Task instructions:
Reproduce verbatim the lines up to and including the one with "rows of rings.", starting from the first.

▬▬▬▬▬▬▬▬▬▬

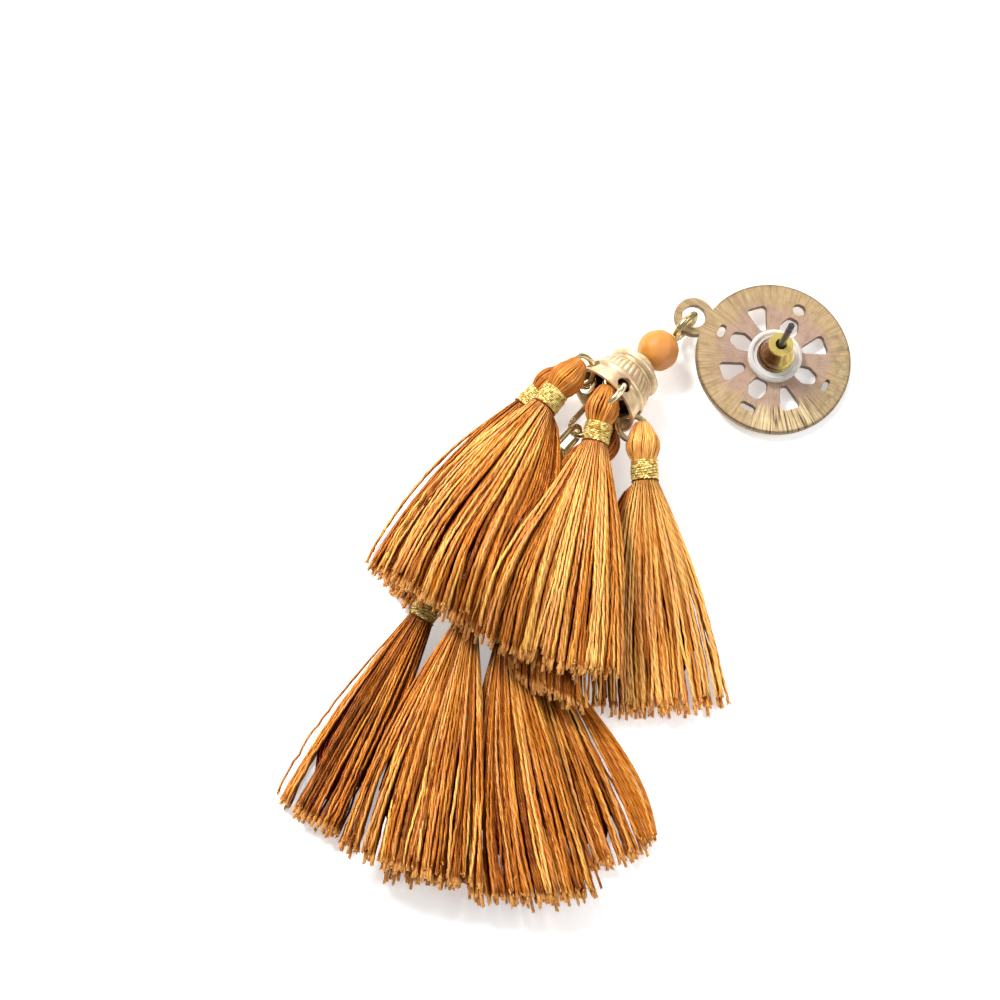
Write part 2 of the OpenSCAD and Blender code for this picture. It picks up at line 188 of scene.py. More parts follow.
@dataclass
class Skin:
    """Points, four-sided and many-sided faces, strand coordinates and values of one mesh."""

    points: list[Array] = field(default_factory=list)
    quads: list[Array] = field(default_factory=list)
    quad_uvs: list[Array] = field(default_factory=list)
    ends: list[Array] = field(default_factory=list)
    tone: list[Array] = field(default_factory=list)
    run: list[Array] = field(default_factory=list)
    count: int = 0

    def wrap(
        self, rings: Array, across: float, along: Array, tone: Array, run: Array, close: Close
    ) -> None:
        """Adds a skin over rows of rings.

        Args:
            rings: Points of n rows of m rings, shape (n, m, sides, 3), in metres.
            across: Strand coordinate once round a ring.
            along: Strand coordinate at each ring, shape (n, m).
            tone: Shade of the points, of a shape that spreads over (n, m, sides).
            run: Share of the way along, shape (n, m).
            close: What closes each row.
        """
        n, m, sides = rings.shape[:3]
        k = np.arange(sides)
        j = (k + 1) % sides
        first = self.count + np.arange(n)[:, None] * m * sides
        last = first + (m - 1) * sides
        i = first[:, :, None] + np.arange(m - 1)[:, None] * sides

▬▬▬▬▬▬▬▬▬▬

Task output:
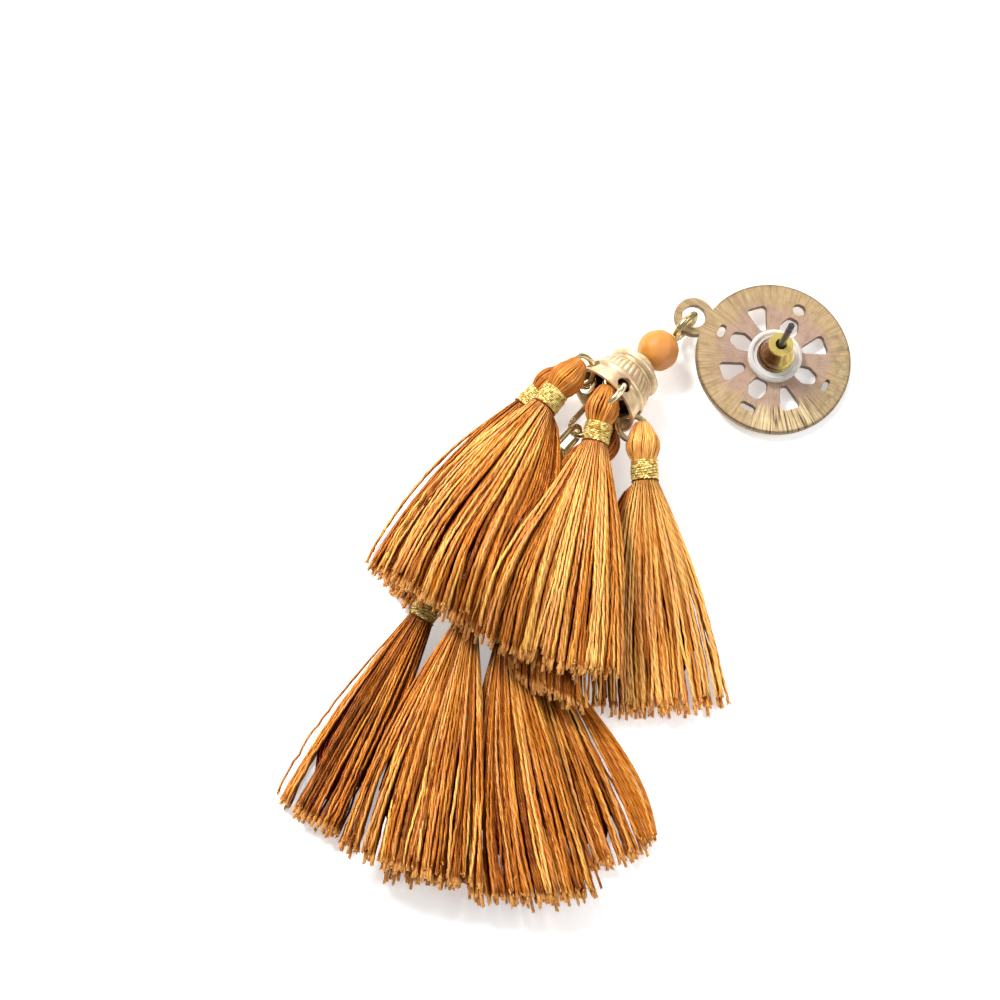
Write part 2 of the OpenSCAD and Blender code for this picture. It picks up at line 188 of scene.py. More parts follow.
@dataclass
class Skin:
    """Points, four-sided and many-sided faces, strand coordinates and values of one mesh."""

    points: list[Array] = field(default_factory=list)
    quads: list[Array] = field(default_factory=list)
    quad_uvs: list[Array] = field(default_factory=list)
    ends: list[Array] = field(default_factory=list)
    tone: list[Array] = field(default_factory=list)
    run: list[Array] = field(default_factory=list)
    count: int = 0

    def wrap(
        self, rings: Array, across: float, along: Array, tone: Array, run: Array, close: Close
    ) -> None:
        """Adds a skin over rows of rings.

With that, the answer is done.